Right-wing fueling extremism
I just wrote on the increase in overt signs of extremism being a symptom of a shift in right-wing ideology – specifically toward a Christian theocracy, heavily armed and prepared to face the enemy. I also ended up being called on for making sweeping generalizations on that issue. After revisiting the post, and considering the feedback, I realized that I was a little bit unclear.
My contentions that The Family is an organization to be wary of definitely stand. The Framers were right that government and religious organizations are not meant to be mixed – they just happened to call it “church and state” because those were the terms of the time. Times change, but their intent doesn’t.
As for the right-wing in general being the root of quite a bit of the extremism today, I still stand by that, but with some clarification. This situation isn’t about quantity, but quality. There may, or there may not be more members of various extremist organizations out there – may or not be more extremists in general. But their numbers are not the issue I’m trying to address. There are more situations involving extreme behaviors against the government in general. There is a general sentiment that certain leaders are not deserving of any respect – and I mean beyond the point of simply disagreeing with them. From the left-wing, it’s usually a situation of marginalizing those that disagree – the term “batshit” is commonly used. But there is a bit more than that coming from the right-wing.
Yesterday on RedState.com, Erick Erickson posted that the left is the true source of extremism. Historically, he is correct that the left-wing typically was guilty of acting out. They still are, however the majority of it is aimed at property damage alone, as opposed to actually harming people. (For that matter, that’s historically the case as well, with few exceptions.)
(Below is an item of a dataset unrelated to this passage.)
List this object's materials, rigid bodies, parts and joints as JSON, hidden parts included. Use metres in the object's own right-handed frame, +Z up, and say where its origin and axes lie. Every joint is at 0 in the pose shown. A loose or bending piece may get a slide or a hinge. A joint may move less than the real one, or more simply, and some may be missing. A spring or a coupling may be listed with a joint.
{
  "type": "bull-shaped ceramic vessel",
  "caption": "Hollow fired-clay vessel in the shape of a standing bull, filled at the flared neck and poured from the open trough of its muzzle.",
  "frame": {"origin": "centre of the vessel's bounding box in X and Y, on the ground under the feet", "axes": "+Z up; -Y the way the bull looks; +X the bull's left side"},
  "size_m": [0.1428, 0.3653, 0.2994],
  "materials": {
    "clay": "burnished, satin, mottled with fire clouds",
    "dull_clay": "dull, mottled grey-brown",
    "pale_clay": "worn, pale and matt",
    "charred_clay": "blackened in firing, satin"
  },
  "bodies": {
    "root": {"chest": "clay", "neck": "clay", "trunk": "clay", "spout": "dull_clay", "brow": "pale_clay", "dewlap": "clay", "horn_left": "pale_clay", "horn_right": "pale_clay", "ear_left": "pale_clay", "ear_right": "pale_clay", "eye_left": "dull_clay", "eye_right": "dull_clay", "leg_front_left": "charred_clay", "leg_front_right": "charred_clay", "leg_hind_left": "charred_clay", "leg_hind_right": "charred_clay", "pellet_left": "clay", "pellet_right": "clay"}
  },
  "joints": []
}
The right-wing with the calls to kill abortionists and bomb occupied clinics is the hot-bed for encouraging extremist behavior with the specific intent of causing harm to people. And before anyone gets the idea that they should reply back to this with a laundry list of left-wing extremists hell-bent on killing, explicit statements encouraging violence isn’t the only problem. And Erickson’s contention that Stack and Bedell didn’t agree with right-wing ideology is meaningless as well.
The problem is that the long-standing intolerance and hatred being spewed by right-wing talking heads and politicians has desensitized the public. Both sides are guilty of acting inappropriately, but the right-wing is also guilty of staying mostly silent when people that are perceived to be their public voice have run about making racist, sexist, and otherwise hateful comments. Apparently they didn’t learn the lesson from their mothers that you are who you hang with, because they keep crying every time anyone mentions this. You want to have Beck, Limbaugh, Coulter, Malkin, etc. as your public voice, then you have to take responsibility for it when their actions cause problems.
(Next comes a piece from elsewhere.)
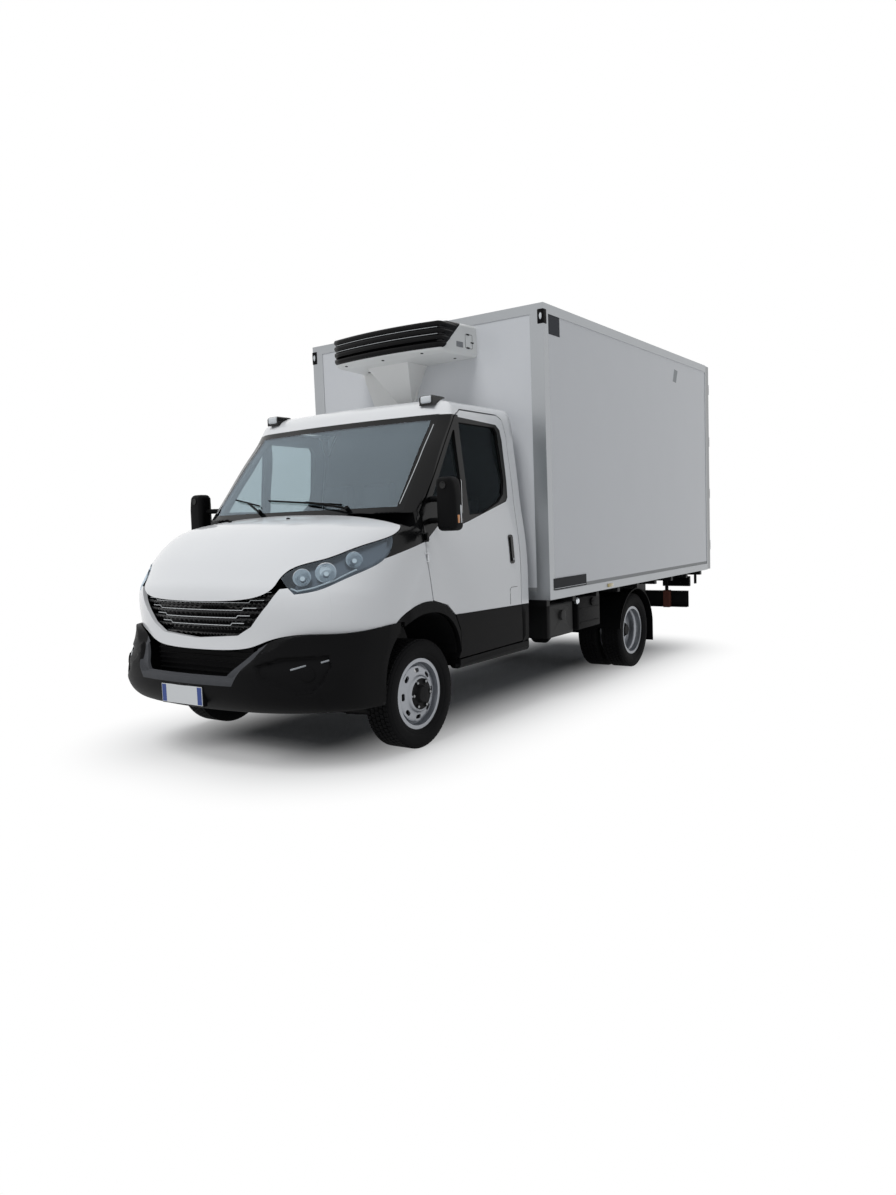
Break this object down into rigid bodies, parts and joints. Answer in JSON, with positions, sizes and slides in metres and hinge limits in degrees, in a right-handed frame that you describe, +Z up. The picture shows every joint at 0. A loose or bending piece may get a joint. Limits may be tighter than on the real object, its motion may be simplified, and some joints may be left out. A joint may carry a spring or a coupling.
{
  "type": "refrigerated box truck",
  "caption": "Light bonneted truck with a twin-wheel rear axle, an insulated box body with two rear doors and a cooling unit over the cab.",
  "frame": {"origin": "on the ground, half way along and across the truck", "axes": "+Z up, the truck faces -Y, its left side is +X"},
  "size_m": [2.432, 6.1803, 2.9479],
  "materials": {
    "cab_paint": "gloss white paint",
    "black_trim": "grained black plastic",
    "gloss_black": "smooth black plastic",
    "white_plastic": "white moulded shell",
    "lamp_lens": "clear lens over reflectors",
    "red_lens": "red and amber lenses",
    "clear_glass": "laminated clear glass",
    "dark_glass": "tinted side glass",
    "panel_white": "white composite panel",
    "profile_alloy": "satin anodised profile",
    "frame_black": "black chassis paint",
    "axle_iron": "painted casting",
    "rim_silver": "silver wheel paint",
    "tyre_rubber": "matt rubber",
    "inner_grey": "dark grey cab plastic",
    "seat_cloth": "woven seat cloth",
    "floor_grey": "grained load floor",
    "steel_bright": "zinc plated steel"
  },
  "bodies": {
    "chassis": {"ladder_frame": "frame_black", "front_suspension": "axle_iron", "rear_axle": "axle_iron", "leaf_springs": "frame_black", "engine_block": "axle_iron", "driveline": "axle_iron", "exhaust": "steel_bright", "side_tanks": "frame_black", "cab_shell": "cab_paint", "front_wings": "cab_paint", "nose_panel": "cab_paint", "front_bumper": "black_trim", "grille": "gloss_black", "headlamps": "lamp_lens", "windscreen": "clear_glass", "cladding": "black_trim", "arch_liners": "black_trim", "dashboard": "inner_grey", "steering_wheel": "inner_grey", "seats": "seat_cloth", "roof_lamps": "gloss_black", "box_floor": "floor_grey", "box_roof": "panel_white", "box_front_wall": "panel_white", "box_sides": "panel_white", "box_rear_frame": "steel_bright", "box_edge_profiles": "profile_alloy", "box_subframe": "frame_black", "cooling_housing": "white_plastic", "cooling_louvres": "gloss_black", "cooling_duct": "white_plastic", "evaporator": "white_plastic", "rear_mudguards": "black_trim", "underrun_bar": "frame_black", "rear_lamps": "red_lens"},
    "knuckle_left": {"knuckle_left": "axle_iron"},
    "wheel_front_left": {"rim_front_left": "rim_silver", "tyre_front_left": "tyre_rubber"},
    "wheel_rear_left": {"rims_rear_left": "rim_silver", "tyres_rear_left": "tyre_rubber"},
    "door_left": {"door_left": "cab_paint", "door_glass_left": "dark_glass", "mirror_left": "black_trim"},
    "box_door_left": {"box_door_left": "panel_white"},
    "knuckle_right": {"knuckle_right": "axle_iron"},
    "wheel_front_right": {"rim_front_right": "rim_silver", "tyre_front_right": "tyre_rubber"},
    "wheel_rear_right": {"rims_rear_right": "rim_silver", "tyres_rear_right": "tyre_rubber"},
    "door_right": {"door_right": "cab_paint", "door_glass_right": "dark_glass", "mirror_right": "black_trim"},
    "box_door_right": {"box_door_right": "panel_white"},
    "bonnet": {"bonnet": "cab_paint"}
  },
  "joints": [
    {"name": "steer_left", "type": "hinge", "parent": "chassis", "child": "knuckle_left", "pos_m": [0.8, -2.028, 0.34], "axis": [0, 0, 1], "range_deg": [-35, 35]},
    {"name": "spin_front_left", "type": "hinge", "parent": "knuckle_left", "child": "wheel_front_left", "pos_m": [0.862, -2.028, 0.34], "axis": [1, 0, 0], "continuous": true},
    {"name": "spin_rear_left", "type": "hinge", "parent": "chassis", "child": "wheel_rear_left", "pos_m": [0.771, 1.272, 0.34], "axis": [1, 0, 0], "continuous": true},
    {"name": "door_swing_left", "type": "hinge", "parent": "chassis", "child": "door_left", "pos_m": [1.004, -1.97, 1.2], "axis": [0, 0, -1], "range_deg": [0, 65]},
    {"name": "box_door_swing_left", "type": "hinge", "parent": "chassis", "child": "box_door_left", "pos_m": [1.11, 3.072, 1.9], "axis": [0, 0, -1], "range_deg": [0, 255]},
    {"name": "steer_right", "type": "hinge", "parent": "chassis", "child": "knuckle_right", "pos_m": [-0.8, -2.028, 0.34], "axis": [0, 0, 1], "range_deg": [-35, 35]},
    {"name": "spin_front_right", "type": "hinge", "parent": "knuckle_right", "child": "wheel_front_right", "pos_m": [-0.862, -2.028, 0.34], "axis": [1, 0, 0], "continuous": true},
    {"name": "spin_rear_right", "type": "hinge", "parent": "chassis", "child": "wheel_rear_right", "pos_m": [-0.771, 1.272, 0.34], "axis": [1, 0, 0], "continuous": true},
    {"name": "door_swing_right", "type": "hinge", "parent": "chassis", "child": "door_right", "pos_m": [-1.004, -1.97, 1.2], "axis": [0, 0, 1], "range_deg": [0, 65]},
    {"name": "box_door_swing_right", "type": "hinge", "parent": "chassis", "child": "box_door_right", "pos_m": [-1.11, 3.072, 1.9], "axis": [0, 0, 1], "range_deg": [0, 255]},
    {"name": "bonnet_lift", "type": "hinge", "parent": "chassis", "child": "bonnet", "pos_m": [0, -2.164, 1.46], "axis": [-1, 0, 0], "range_deg": [0, 60]}
  ],
  "couplings": [
    {"joint": "steer_right", "follows": "steer_left", "ratio": 1}
  ]
}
And those actions are causing problems now. It is creating an atmosphere where the mentally unbalanced can find validation for their fantasies of acting violently against their perceived enemies. Now, I am not pretending to know what went through the minds of Stack or Bedell. I am saying that if a psychiatrist came out with a theory that the constant bombardment of the public with hateful speech and concepts is increasing the probability that there will be more acts of hatred and violence, I’d buy it.
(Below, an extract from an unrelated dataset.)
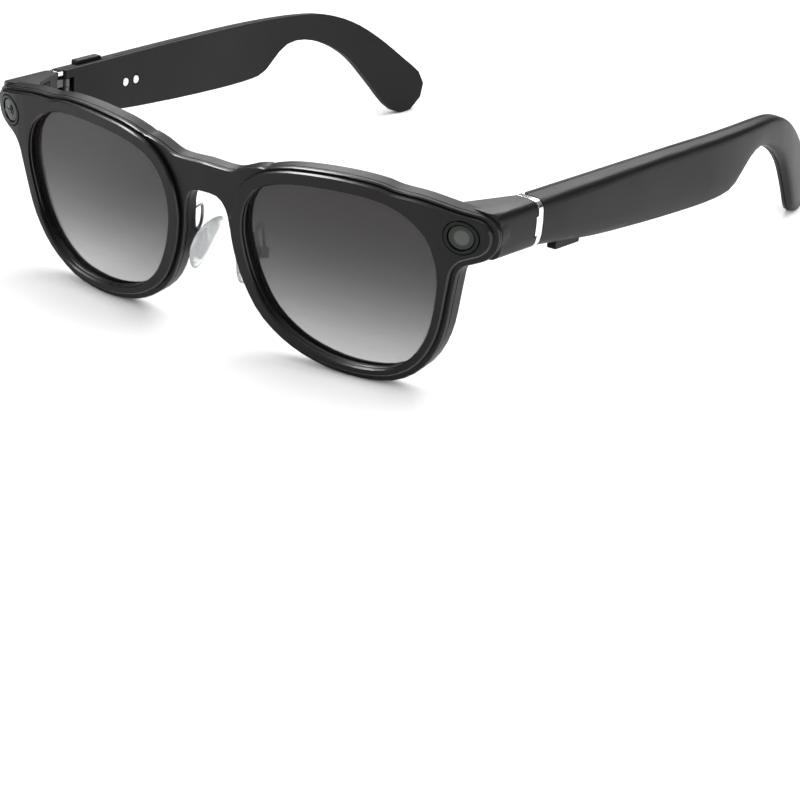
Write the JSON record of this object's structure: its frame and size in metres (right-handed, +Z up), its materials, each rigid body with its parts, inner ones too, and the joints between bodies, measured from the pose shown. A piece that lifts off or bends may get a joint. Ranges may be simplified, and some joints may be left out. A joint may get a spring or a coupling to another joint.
{
  "type": "smart glasses",
  "caption": "Smart glasses with a layered square front, a camera window, an indicator window, tinted lenses, nose pads and folding temples that carry the electronics.",
  "frame": {"origin": "middle of the bounding box's underside, on the surface the open glasses stand on", "axes": "+X to the wearer's left, +Y from the front back to the temple tips, +Z up; the front stands on its two rims and the temples on their tips"},
  "size_m": [0.148, 0.1678, 0.0473],
  "materials": {
    "satin_black": "satin, with polished edge bevels",
    "inner_black": "fine matt moulding",
    "tinted_lens": "polished, dark at the top fading to nearly clear at the bottom",
    "dark_glass": "polished",
    "diffuser": "milky, slightly green",
    "bright_chrome": "mirror polished",
    "hinge_metal": "fine brushed",
    "contact_metal": "bright plated",
    "clear_silicone": "translucent, soft",
    "circuit_board": "green solder mask",
    "battery_foil": "dull foil pouch",
    "module_black": "matt"
  },
  "bodies": {
    "front": {"ring_plate_left": "satin_black", "ring_plate_right": "satin_black", "mid_plate": "satin_black", "rear_frame": "satin_black", "lens_left": "tinted_lens", "lens_right": "tinted_lens", "end_cover_left": "inner_black", "end_cover_right": "inner_black", "hinge_band_left": "bright_chrome", "hinge_band_right": "bright_chrome", "front_hinge_leaf_left": "hinge_metal", "front_hinge_leaf_right": "hinge_metal", "hinge_pin_left": "hinge_metal", "hinge_pin_right": "hinge_metal", "indicator_bezel": "satin_black", "indicator_diffuser": "diffuser", "indicator_light": "module_black", "indicator_board": "circuit_board", "camera_bezel": "satin_black", "camera_window": "dark_glass", "camera_lens_barrel": "module_black", "camera_sensor_board": "circuit_board", "nose_pad_arm_left": "hinge_metal", "nose_pad_arm_right": "hinge_metal", "nose_pad_screw_left": "hinge_metal", "nose_pad_screw_right": "hinge_metal"},
    "pad_left": {"nose_pad_left": "clear_silicone", "nose_pad_plate_left": "hinge_metal"},
    "pad_right": {"nose_pad_right": "clear_silicone", "nose_pad_plate_right": "hinge_metal"},
    "temple_left": {"temple_shell_left": "satin_black", "temple_cover_left": "inner_black", "temple_hinge_leaf_left": "hinge_metal", "battery_left": "battery_foil", "speaker_left": "module_black", "speaker_grille_left": "hinge_metal", "audio_board_left": "circuit_board", "power_switch": "hinge_metal"},
    "temple_right": {"temple_shell_right": "satin_black", "temple_cover_right": "inner_black", "temple_hinge_leaf_right": "hinge_metal", "battery_right": "battery_foil", "speaker_right": "module_black", "speaker_grille_right": "hinge_metal", "main_board_right": "circuit_board", "capture_switch": "hinge_metal", "charging_contact_1": "contact_metal", "charging_contact_2": "contact_metal"},
    "power_key": {"power_button": "satin_black"},
    "capture_key": {"capture_button": "satin_black"}
  },
  "joints": [
    {"name": "fold_left", "type": "hinge", "parent": "front", "child": "temple_left", "pos_m": [0.06733, -0.05634, 0.03787], "axis": [0, 0.0692, 0.9976], "range_deg": [0, 92]},
    {"name": "fold_right", "type": "hinge", "parent": "front", "child": "temple_right", "pos_m": [-0.06733, -0.05634, 0.03787], "axis": [0, -0.0692, -0.9976], "range_deg": [0, 72]},
    {"name": "power_press", "type": "slide", "parent": "temple_left", "child": "power_key", "axis": [0, 0.0692, 0.9976], "range_m": [0, 0.0004], "stiffness_N_per_m": 600, "springref_m": -0.0002},
    {"name": "capture_press", "type": "slide", "parent": "temple_right", "child": "capture_key", "axis": [0, -0.0692, -0.9976], "range_m": [0, 0.0004], "stiffness_N_per_m": 600, "springref_m": -0.0002},
    {"name": "pad_rock_left", "type": "hinge", "parent": "front", "child": "pad_left", "pos_m": [0.00843, -0.07424, 0.02049], "axis": [0.0742, 0.9365, -0.3427], "range_deg": [-8, 8]},
    {"name": "pad_rock_right", "type": "hinge", "parent": "front", "child": "pad_right", "pos_m": [-0.00843, -0.07424, 0.02049], "axis": [-0.0742, 0.9365, -0.3427], "range_deg": [-8, 8]}
  ]
}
And as for the right-wing trying to duck responsibility on this due to ideological disagreements with the two mentally unbalanced people in question, sorry, but I’m not buying that. Create an environment where it’s just fine and dandy to run about spewing hatred, cry out foul when anyone whispers the concept of taking away guns, and pepper that with the occasional call to violence, and you’re making the perfect situation for people to act out violently – you’re begging for it. Don’t even try crying that you’re not responsible just because the ones that actually do act out violently don’t agree with everything you have to say. They did agree with you – they just picked the hateful statements, and the calls to violence. Didn’t Stack’s child call him a patriot? Isn’t the right-wing always staking claim on patriotism?
And don’t try to blame it on the other side, particularly when the examples you have aren’t splattered all over the press today. They might have been at some point, but they aren’t now. The public’s attention span is short – news becomes old in hours. Your hateful comments are out there today – your activists are in the spotlight now.
You wanted the attention. Deal with it.